• [What you will do]: Your task is to repeat only the lines from the one with "own_mesh(spring)" through the one with "# backdrop itself, as", exactly as they stand, both ends included.
-*-*-
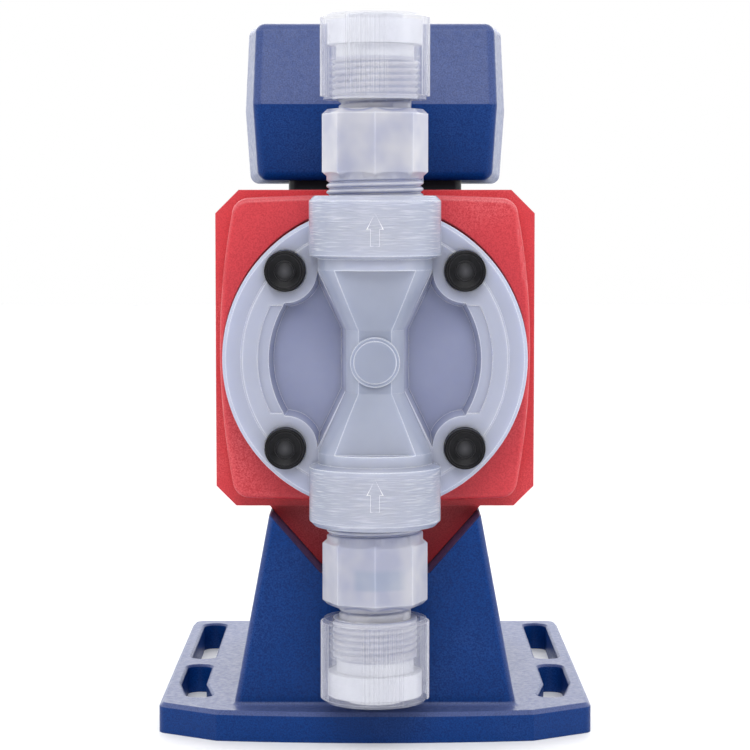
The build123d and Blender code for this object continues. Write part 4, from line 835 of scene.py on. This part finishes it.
# %% Set the arrows into the collars
arrow_line = 0.42 * mm
arrow_sink = 0.002 * mm
# The arrows' lines are near white: painted highlight for the glints along the lines.
arrow_plastic = satin("painted_highlight_line", (0.88, 0.89, 0.93), (0.96, 0.96, 0.98), 0.2, 900, 0.01)
arrow_points = ((-1.26, 0), (-1.26, 4.8), (-2.24, 4.8), (0, 9.3), (2.24, 4.8), (1.26, 4.8), (1.26, 0))


def flow_arrow(name, foot):
    front = low("pump_head").y
    first = arrow_points[0]
    depth = front + arrow_line / 2 + arrow_sink
    arrow = first_vertex(name, (first[0] * mm, depth, foot + first[1] * mm))
    for here, there in zip(arrow_points, arrow_points[1:] + arrow_points[:1]):
        step = ((there[0] - here[0]) * mm, 0, (there[1] - here[1]) * mm)
        bpy.ops.mesh.extrude_vertices_move(TRANSFORM_OT_translate={"value": step})
    bpy.ops.mesh.select_all(action="SELECT")
    bpy.ops.mesh.remove_doubles(threshold=0.01 * mm)
    bpy.ops.mesh.edge_face_add()
    bpy.ops.object.mode_set(mode="OBJECT")
    bpy.ops.object.modifier_add(type="WIREFRAME")
    arrow.modifiers[-1].thickness = arrow_line
    arrow.modifiers[-1].use_boundary = True
    bpy.ops.object.modifier_apply(modifier=arrow.modifiers[-1].name)
    arrow.data.materials.append(arrow_plastic)
    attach(arrow, "pump_body")
    print(name, "foot at z", round(foot / mm, 1), "mm, faces", len(arrow.data.polygons))


flow_arrow("upper_flow_arrow", high("pump_head").z - 14.2 * mm)
flow_arrow("lower_flow_arrow", low("pump_head").z + 5.9 * mm)

# %% [markdown]
# ## The back of the pump
# The stroke knob is set against a dial, and the operator panel carries keys and a display. Their marks
# are raised a little from the moulding, as pad printing is. Numbers begin as text, with a hair of depth,
# and become meshes before their place is applied, so that they ride and export like any other piece.

# %% Helpers: a mark's own plane, numbers and bars


def stand(right, up, out):
    return Matrix((right, up, out)).transposed().to_euler()


def number(body, size, place, turn, depth):
    deselect()
    bpy.ops.object.text_add(location=place, rotation=turn)
    mark = bpy.context.object
    mark.data.body = body
    mark.data.size = size
    mark.data.extrude = depth
    mark.data.align_x = "CENTER"
    mark.data.align_y = "CENTER"
    bpy.ops.object.convert(target="MESH")
    mark = bpy.context.object
    set_places(mark)
    return mark


def bar(width, length, place, turn, depth):
    deselect()
    bpy.ops.mesh.primitive_cube_add(size=1, location=place, rotation=turn)
    mark = bpy.context.object
    mark.scale = (width, length, 2 * depth)
    set_places(mark)
    bpy.ops.object.mode_set(mode="EDIT")
    bpy.ops.mesh.select_all(action="SELECT")
    bpy.ops.mesh.bevel(offset=depth / 2, segments=1, affect="EDGES")
    bpy.ops.object.mode_set(mode="OBJECT")
    return mark


def joined(marks, name, finish, body):
    deselect()
    for mark in marks:
        mark.select_set(True)
    bpy.context.view_layer.objects.active = marks[0]
    if len(marks) > 1:
        bpy.ops.object.join()
    piece = bpy.context.object
    piece.name = name
    piece.data.materials.clear()
    piece.data.materials.append(finish)
    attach(piece, body)
    print(name, "rides on", body, "with", len(piece.data.polygons), "faces")


# %% [markdown]
# The dial runs clockwise from 0 to 100 over the knob's 270 degrees. Seen from behind, right is -X, so a
# point at a clockwise angle from the top lies at minus the sine along X and at the cosine along Z.

# %% Dial and pointer
print_white = satin("pad_print_white", (0.70, 0.71, 0.72), (0.82, 0.83, 0.84), 0.5, 1600, 0.01)
from_behind = (Vector((-1, 0, 0)), Vector((0, 0, 1)), Vector((0, 1, 0)))
dial_sweep = math.radians(270)
print_depth = 0.08 * mm
tick_size = (0.6 * mm, 2.2 * mm)
tick_at = 22.0 * mm
numeral_height = 3.4 * mm
numeral_at = 25.6 * mm
pointer_size = (1.2 * mm, 8.0 * mm)
pointer_at = 14.0 * mm


def on_dial(share, radius, face_y):
    turn = dial_sweep * (share - 0.5)
    place = Vector((-math.sin(turn) * radius, face_y, hub.z + math.cos(turn) * radius))
    outward = Vector((-math.sin(turn), 0, math.cos(turn)))
    return place, stand(from_behind[2].cross(outward) * -1, outward, from_behind[2])


cover_back = high("drive_cover").y
knob_back = high("stroke_knob").y
marks = []
for step in range(11):
    place, turn = on_dial(step / 10, tick_at, cover_back + print_depth)
    marks.append(bar(*tick_size, place, turn, print_depth))
    if step % 2 == 0:
        place, turn = on_dial(step / 10, numeral_at, cover_back + print_depth)
        marks.append(number(str(10 * step), numeral_height, place, stand(*from_behind), print_depth))
joined(marks, "stroke_dial", print_white, "pump_body")
place, turn = on_dial(0, pointer_at, knob_back)
pointer = bar(*pointer_size, place, turn, print_depth)
joined([pointer], "knob_pointer", print_white, "stroke_knob")

# %% [markdown]
# The panel leans back, so its marks get a plane of their own: right is -X, out is the way the keys come
# out, and up is square to both. Each mark sits where the key's own face is, found from the key's mesh.

# %% Key symbols and display digits
panel_lean = math.radians(22.87)
panel_out = Vector((0, math.cos(panel_lean), math.sin(panel_lean)))
panel_up = Vector((0, -math.sin(panel_lean), math.cos(panel_lean)))
panel_stand = stand(Vector((-1, 0, 0)), panel_up, panel_out)
symbol_r = 2.1 * mm
digit_height = 10.0 * mm


def on_face(node):
    centre = middle(node)
    reach = max(point.co.dot(panel_out) for point in nodes[node].data.vertices)
    return centre + panel_out * (reach - centre.dot(panel_out))


def symbol(key, corners, spin):
    deselect()
    bpy.ops.mesh.primitive_circle_add(vertices=corners, radius=symbol_r, fill_type="NGON")
    mark = bpy.context.object
    mark.rotation_euler = (panel_stand.to_matrix() @ Matrix.Rotation(spin, 3, "Z")).to_euler()
    mark.location = on_face(key) - panel_out * print_depth
    set_places(mark)
    bpy.ops.object.mode_set(mode="EDIT")
    bpy.ops.mesh.select_all(action="SELECT")
    bpy.ops.mesh.bevel(offset=0.35 * mm, segments=3, affect="VERTICES")
    bpy.ops.mesh.select_all(action="SELECT")
    bpy.ops.mesh.extrude_region_move(TRANSFORM_OT_translate={"value": panel_out * 2 * print_depth})
    bpy.ops.mesh.select_all(action="SELECT")
    bpy.ops.mesh.normals_make_consistent(inside=False)
    bpy.ops.object.mode_set(mode="OBJECT")
    joined([mark], key + "_symbol", print_white, key)


symbol("start_key", 3, math.radians(-90))
symbol("stop_key", 4, math.radians(45))
symbol("up_key", 3, 0)
symbol("down_key", 3, math.radians(180))

display_ink = satin("display_ink", (0.008, 0.010, 0.012), (0.016, 0.019, 0.022), 0.3, 1200, 0.005)
digits_at = on_face("display_module") + panel_out * print_depth
digits = number("80", digit_height, digits_at, panel_stand, print_depth)
joined([digits], "display_digits", display_ink, "pump_body")

# %% [markdown]
# ## Screw drives
# The screws of the drive cover and of the control box have hexagon sockets. A six-sided cylinder is
# pushed into each head of a merged copy and taken out of it with a Boolean.

# %% Hexagon sockets


def socket_heads(node, name, head_r, across, depth):
    piece = copy_to_cut(node, name)
    face_y = high(node).y
    for x in (low(node).x + head_r, high(node).x - head_r):
        for z in (low(node).z + head_r, high(node).z - head_r):
            deselect()
            bpy.ops.mesh.primitive_cylinder_add(
                vertices=6, radius=across / math.sqrt(3), depth=2 * depth, location=(x, face_y, z),
                rotation=(math.radians(90), 0, 0),
            )
            tool = bpy.context.object
            set_places(tool)
            carve(piece, tool)
    soften(piece, 30)
    joined([piece], name, steel, "pump_body")
    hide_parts(node)


socket_heads("cover_screws", "cover_screws_driven", 3.5 * mm, 3.0 * mm, 1.6 * mm)
socket_heads("case_screws", "case_screws_driven", 2.8 * mm, 2.5 * mm, 1.2 * mm)

# %% [markdown]
# ## The return spring
# The coil draws the armature forward against a spring, whose front end rests in the yoke. A rigid spring
# would be run through by the armature; here a merged copy of it, with a mesh of its own, takes its place
# and rides on the pump body, still at its full length.

# %% Copy the return spring
spring = copy_to_cut("return_spring", "return_spring_pressed")
joined([spring], "return_spring_pressed", spring_wire, "pump_body")
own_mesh(spring)
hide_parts("return_spring")

# %% [markdown]
# ## Closing the scene
# The floor stays plain and pale, with only a faint cloud in its tone, so that nothing competes with the
# pump. The tent is brightest behind the pump, white above and beside it, and dark on the side of the
# lens: that keeps the dark mouldings deep, while their edges and tops still catch white light. The
# backdrop itself, as the lens sees it, is plain white from every side.

# %% Keep the floor plain and shade the tent
floor_finish, floor_tree, floor_shader, floor_where = start_finish("pale_floor", 0.6)
floor_cloud = noise_at(floor_tree, floor_where, 3, 2.0)
floor_tree.links.new(
    tones(floor_tree, floor_cloud, [(0.3, (0.78, 0.785, 0.80)), (0.7, (0.80, 0.805, 0.82))]),
    floor_shader.inputs["Base Color"],
)
floor_shader.inputs["Emission Color"].default_value = (1.0, 1.0, 1.0, 1)
floor_shader.inputs["Emission Strength"].default_value = 0.12
floor.data.materials.append(floor_finish)

tent = bpy.data.worlds.new("white_tent")
bpy.context.scene.world = tent
tent.use_nodes = True
sky = tent.node_tree
walls = sky.nodes["Background"]
walls.inputs["Color"].default_value = (1.0, 1.0, 1.0, 1)
along_pump = xyz(sky, sky.nodes.new("ShaderNodeTexCoord").outputs["Generated"])[1]
sky.links.new(scaled(sky, along_pump, -0.9, 0.9, 0.05, 1.9), walls.inputs["Strength"])
backdrop = sky.nodes.new("ShaderNodeBackground")
backdrop.inputs["Color"].default_value = (1.0, 1.0, 1.0, 1)
choose = sky.nodes.new("ShaderNodeMixShader")
sky.links.new(sky.nodes.new("ShaderNodeLightPath").outputs["Is Camera Ray"], choose.inputs[0])
sky.links.new(walls.outputs[0], choose.inputs[1])
sky.links.new(backdrop.outputs[0], choose.inputs[2])
sky.links.new(choose.outputs[0], sky.nodes["World Output"].inputs["Surface"])
print("floor finish:", floor_finish.name, "tent:", tent.name)
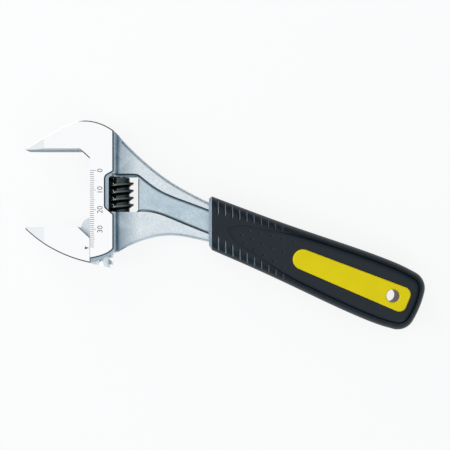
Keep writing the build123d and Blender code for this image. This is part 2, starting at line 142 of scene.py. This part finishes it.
def chromePlate(name):
    material, tree, shader = startMaterial(name)
    where = addNode(tree, "TexCoord")
    place = where.outputs["Object"]
    reach = addNode(tree, "VectorMath", {0: place, 1: uWay}, operation="DOT_PRODUCT")
    along = addNode(tree, "VectorMath", {0: place, 1: wWay}, operation="DOT_PRODUCT")
    across, rise = addNode(tree, "SeparateXYZ", {0: place}).outputs[1:]
    sideways, upright = addNode(tree, "SeparateXYZ", {0: where.outputs["Normal"]}).outputs[1:]
    height = addNode(tree, "Math", {0: rise}, operation="ABSOLUTE").outputs[0]
    level = addNode(tree, "Math", {0: upright}, operation="ABSOLUTE").outputs[0]
    inward = addNode(tree, "Math", {0: sideways, 1: across}, operation="MULTIPLY").outputs[0]
    measures = {
        "u": (reach.outputs["Value"], headCorner.dot(uWay)),
        "w": (along.outputs["Value"], headCorner.dot(wWay)),
        "height": (height, 0),
        "inward": (inward, 0),
    }
    mask = {}
    for key, (measure, start, end) in plate["bands"].items():
        value, zero = measures[measure]
        limits = {0: value, 1: (zero + start) * mm, 2: (zero + end) * mm}
        mask[key] = addNode(tree, "MapRange", limits).outputs[0]
    for key, (start, end, curve) in plate["tilts"].items():
        limits = {0: level, 1: start, 2: end}
        mask[key] = addNode(tree, "MapRange", limits, interpolation_type=curve).outputs[0]
    # blasting leaves a grain of 0.2 mm, drawn 0.5 mm coarse so that it shows
    noise = {}
    for key, (size, octaves) in plate["noises"].items():
        pattern = {"Vector": place, "Scale": 1 / (size * mm), "Detail": octaves}
        noise[key] = addNode(tree, "TexNoise", pattern).outputs[0]
    start, end, weakest, strongest = plate["patches"]
    patches = {0: noise["cloud"], 1: start, 2: end, 3: weakest, 4: strongest}
    mask["patchy"] = addNode(tree, "MapRange", patches).outputs[0]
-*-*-
• [Reply]:
own_mesh(spring)
hide_parts("return_spring")

# %% [markdown]
# ## Closing the scene
# The floor stays plain and pale, with only a faint cloud in its tone, so that nothing competes with the
# pump. The tent is brightest behind the pump, white above and beside it, and dark on the side of the
# lens: that keeps the dark mouldings deep, while their edges and tops still catch white light. The
# backdrop itself, as the lens sees it, is plain white from every side.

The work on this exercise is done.